В это время Алексей Толстой «нацелился» на Ивана Грозного, фигура которого привлекала ещё и потому, что в историографии за последние двести лет накопилось столько интересного и противоречивого материала, что ему давно хотелось разобраться во всём этом и предложить свою точку зрения на одну из величественных и трагических личностей русской истории. В самом деле, историк ХVIII века М. Щербатов так и не разобрался в характере Ивана Грозного: «Иван Грозный именит в земных владыках его разумом, узаконениями, честолюбием, завоеваниями, потерями, гордостью, низостью и суровством, в столь разных видах представляется, что часто не единым человеком является…» В том же признавался и великий русский историк Н.М. Карамзин: «Несмотря на все умозрительные изъяснения, характер Ивана, героя добродетели в юности, неистового кровопийцы в летах мужества и старости, есть для меня загадка». Отмечая в Иване Грозном «разум превосходный, соединённый с даром слова», Карамзин вместе с тем беспощадно и односторонне характеризует его как жестокого «тигра», раболепно потворствовавшего своим «гнуснейшим прихотям», мстительной злобе.
Отрицательное отношение к Ивану Грозному высказали известные историки-славянофилы К. Аксаков, Ю. Самарин, М. Погодин, знаменитый историк середины XIX века Н. Костомаров, идеолог народничества Н. Михайловский. Чаще всего эти пристрастные, односторонние оценки деятельности и личности знаменитого царя возникали как следствие оппозиционных настроений по отношению к существующему правлению, к современному исследователям монарху. Привлекая письма и «Историю о великом князе Московском» Андрея Курбского, либерально настроенные историки обратили внимание только на ужасы и жестокости того времени, представив их как своеволие мстительного правителя. Подобных источников и свидетельств о правлении Ивана Грозного осталось куда больше, чем других. Может, поэтому столь прочно и установилось отрицательное отношение к Ивану Грозному. «…При чтении источников книга не раз выпадала у него из рук и он бросал перо в негодовании, – писал А.К. Толстой в предисловии к роману «Князь Серебряный» о своих переживаниях во время работы, – не столько от мысли, что мог существовать Иоанн IV, сколько от той, что могло существовать такое общество, которое смотрело на него без негодования». В «Проекте постановки на сцене трагедии «Смерть Иоанна Грозного» А.К. Толстой характеризует его как «властолюбивого от природы, испорченного лестью окружающих царедворцев и привычкою к неограниченной власти»: «…Он видит врагов во всех, кто стоит выше обыкновенного уровня все равно чем: рождением ли, заслугами ли, общим ли уважением народа. Ревнивая подозрительность и необузданная страстность Иоанна побуждают его ломать и истреблять всё, что кажется ему препятствием, всё, что может, по его мнению, нанести ущерб его власти, сохранение и усиление которой есть цель его жизни».
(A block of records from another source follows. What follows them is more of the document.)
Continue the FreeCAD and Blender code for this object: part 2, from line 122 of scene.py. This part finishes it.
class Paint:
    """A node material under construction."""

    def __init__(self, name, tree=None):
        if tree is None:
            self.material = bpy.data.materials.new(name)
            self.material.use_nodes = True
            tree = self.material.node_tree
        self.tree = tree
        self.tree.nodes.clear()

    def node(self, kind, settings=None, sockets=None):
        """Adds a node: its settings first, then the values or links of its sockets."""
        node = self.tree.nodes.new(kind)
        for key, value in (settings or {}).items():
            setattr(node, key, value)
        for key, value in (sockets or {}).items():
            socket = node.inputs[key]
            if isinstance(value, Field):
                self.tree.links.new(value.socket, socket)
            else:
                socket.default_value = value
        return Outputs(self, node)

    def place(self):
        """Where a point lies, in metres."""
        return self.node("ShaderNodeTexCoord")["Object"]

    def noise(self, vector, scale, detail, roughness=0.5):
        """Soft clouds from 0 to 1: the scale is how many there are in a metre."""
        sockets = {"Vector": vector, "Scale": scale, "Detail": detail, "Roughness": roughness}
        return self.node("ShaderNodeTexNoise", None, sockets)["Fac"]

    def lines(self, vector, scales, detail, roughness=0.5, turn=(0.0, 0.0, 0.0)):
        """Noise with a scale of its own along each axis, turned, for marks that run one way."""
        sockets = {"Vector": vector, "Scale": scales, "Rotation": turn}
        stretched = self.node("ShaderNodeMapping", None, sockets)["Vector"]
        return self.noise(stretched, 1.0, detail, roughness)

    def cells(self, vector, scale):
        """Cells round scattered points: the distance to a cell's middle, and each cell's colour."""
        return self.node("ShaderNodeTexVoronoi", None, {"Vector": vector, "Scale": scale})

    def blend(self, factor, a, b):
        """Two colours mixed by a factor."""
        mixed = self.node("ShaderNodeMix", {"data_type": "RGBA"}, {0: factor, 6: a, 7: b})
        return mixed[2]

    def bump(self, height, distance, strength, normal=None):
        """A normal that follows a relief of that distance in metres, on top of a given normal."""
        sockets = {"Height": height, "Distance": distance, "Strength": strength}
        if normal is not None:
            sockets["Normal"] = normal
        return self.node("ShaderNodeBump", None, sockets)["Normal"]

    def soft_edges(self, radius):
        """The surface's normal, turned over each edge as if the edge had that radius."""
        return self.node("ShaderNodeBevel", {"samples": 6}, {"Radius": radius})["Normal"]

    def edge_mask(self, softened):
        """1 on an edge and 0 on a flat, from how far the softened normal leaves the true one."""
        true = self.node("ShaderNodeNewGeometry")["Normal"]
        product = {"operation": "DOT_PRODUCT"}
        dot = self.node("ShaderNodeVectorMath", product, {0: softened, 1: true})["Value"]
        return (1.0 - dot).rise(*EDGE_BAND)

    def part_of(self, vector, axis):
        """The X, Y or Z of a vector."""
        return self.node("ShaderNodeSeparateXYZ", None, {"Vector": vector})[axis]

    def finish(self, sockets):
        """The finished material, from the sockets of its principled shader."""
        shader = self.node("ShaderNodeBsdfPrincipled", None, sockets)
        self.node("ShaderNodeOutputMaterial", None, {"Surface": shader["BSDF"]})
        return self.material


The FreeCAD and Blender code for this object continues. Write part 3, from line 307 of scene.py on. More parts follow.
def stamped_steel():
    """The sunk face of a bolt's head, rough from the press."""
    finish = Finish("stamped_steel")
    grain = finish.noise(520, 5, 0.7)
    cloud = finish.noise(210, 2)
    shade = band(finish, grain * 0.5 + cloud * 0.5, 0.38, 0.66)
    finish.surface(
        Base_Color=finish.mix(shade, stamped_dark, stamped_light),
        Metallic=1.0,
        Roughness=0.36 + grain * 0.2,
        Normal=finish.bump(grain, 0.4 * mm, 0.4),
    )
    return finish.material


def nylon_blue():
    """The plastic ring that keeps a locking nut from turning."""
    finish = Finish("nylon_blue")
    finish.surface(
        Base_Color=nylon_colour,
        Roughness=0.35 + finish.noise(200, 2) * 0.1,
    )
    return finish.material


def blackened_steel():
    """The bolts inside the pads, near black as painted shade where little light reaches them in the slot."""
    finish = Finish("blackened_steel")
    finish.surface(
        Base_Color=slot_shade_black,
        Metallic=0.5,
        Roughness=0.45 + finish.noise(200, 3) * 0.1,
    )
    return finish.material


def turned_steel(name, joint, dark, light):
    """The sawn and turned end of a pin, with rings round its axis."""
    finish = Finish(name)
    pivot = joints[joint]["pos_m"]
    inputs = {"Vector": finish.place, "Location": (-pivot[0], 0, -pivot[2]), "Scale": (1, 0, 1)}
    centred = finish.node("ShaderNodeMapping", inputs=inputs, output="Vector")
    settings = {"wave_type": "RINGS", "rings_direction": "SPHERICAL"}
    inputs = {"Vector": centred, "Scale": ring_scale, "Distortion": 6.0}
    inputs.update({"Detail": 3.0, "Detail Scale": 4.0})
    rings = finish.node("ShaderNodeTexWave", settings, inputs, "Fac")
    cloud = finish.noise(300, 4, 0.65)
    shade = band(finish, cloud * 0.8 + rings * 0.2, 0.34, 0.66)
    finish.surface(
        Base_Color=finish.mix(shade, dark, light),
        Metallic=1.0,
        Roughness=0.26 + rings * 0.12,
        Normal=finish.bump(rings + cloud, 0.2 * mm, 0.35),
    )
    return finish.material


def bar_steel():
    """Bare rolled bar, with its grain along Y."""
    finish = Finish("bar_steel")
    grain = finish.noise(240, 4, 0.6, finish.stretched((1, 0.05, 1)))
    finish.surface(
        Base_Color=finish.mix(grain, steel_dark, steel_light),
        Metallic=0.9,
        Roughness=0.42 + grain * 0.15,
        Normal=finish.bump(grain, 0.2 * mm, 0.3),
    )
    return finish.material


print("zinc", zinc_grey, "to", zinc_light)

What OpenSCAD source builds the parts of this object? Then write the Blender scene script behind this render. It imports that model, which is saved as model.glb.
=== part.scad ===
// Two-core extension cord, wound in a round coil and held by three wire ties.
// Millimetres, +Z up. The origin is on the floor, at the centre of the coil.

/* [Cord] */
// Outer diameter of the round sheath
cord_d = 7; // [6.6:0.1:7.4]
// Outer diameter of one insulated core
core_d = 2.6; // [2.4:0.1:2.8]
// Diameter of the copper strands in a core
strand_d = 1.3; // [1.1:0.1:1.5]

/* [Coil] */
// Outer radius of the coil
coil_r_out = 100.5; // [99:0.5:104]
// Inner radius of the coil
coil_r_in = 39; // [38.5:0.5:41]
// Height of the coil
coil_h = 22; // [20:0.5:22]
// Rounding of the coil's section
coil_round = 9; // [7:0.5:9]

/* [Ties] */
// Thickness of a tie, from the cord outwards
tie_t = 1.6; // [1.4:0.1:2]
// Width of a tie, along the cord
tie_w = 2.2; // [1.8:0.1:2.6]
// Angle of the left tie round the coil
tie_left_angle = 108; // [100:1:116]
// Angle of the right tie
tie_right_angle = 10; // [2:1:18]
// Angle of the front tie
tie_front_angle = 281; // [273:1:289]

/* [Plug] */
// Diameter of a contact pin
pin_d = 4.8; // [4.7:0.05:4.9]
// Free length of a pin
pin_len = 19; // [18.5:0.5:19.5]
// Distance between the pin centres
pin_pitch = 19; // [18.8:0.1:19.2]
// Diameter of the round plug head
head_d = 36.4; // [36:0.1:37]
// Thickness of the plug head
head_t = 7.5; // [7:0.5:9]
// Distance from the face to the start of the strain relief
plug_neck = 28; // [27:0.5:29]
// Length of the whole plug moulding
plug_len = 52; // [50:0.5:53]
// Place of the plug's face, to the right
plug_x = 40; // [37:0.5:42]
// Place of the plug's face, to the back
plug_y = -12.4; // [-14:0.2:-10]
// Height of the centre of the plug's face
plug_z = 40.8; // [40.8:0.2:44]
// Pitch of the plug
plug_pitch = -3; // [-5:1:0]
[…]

Правда, в отличие от историков А.К. Толстой сам признаётся, что он стремился «быть верным самому себе и создавать характеры так, чтобы они сами себе не противоречили: человеческая правда – вот его закон; исторической правдой он не связан». В другом месте он подчёркивает снова ту же мысль: «…Тогда как Иоанн (не исторический, а мой Иоанн)…» И этот Иоанн предстаёт «в последний год своей жизни, весь сгоревший в страстях, истерзанный угрызениями совести, униженный победами Батория, но не исправленный несчастием и готовый при первом благоприятном обороте дел воспрянуть с прежнею энергиею и снова начать дело всей своей жизни, дело великой крови и великого поту, борьбу с мнимой оппозицией, которой давно не существует». Всем ходом драматического действия А.К. Толстой стремился доказать, что такая деятельность царя вполне закономерно приведёт его к печальному концу: Иван Грозный остаётся один, без помощников, государство расстроено, войска разбиты, слабоумный Фёдор, наследник царского престола, не может продолжить им начатое дело возвышения и утверждения своего престола.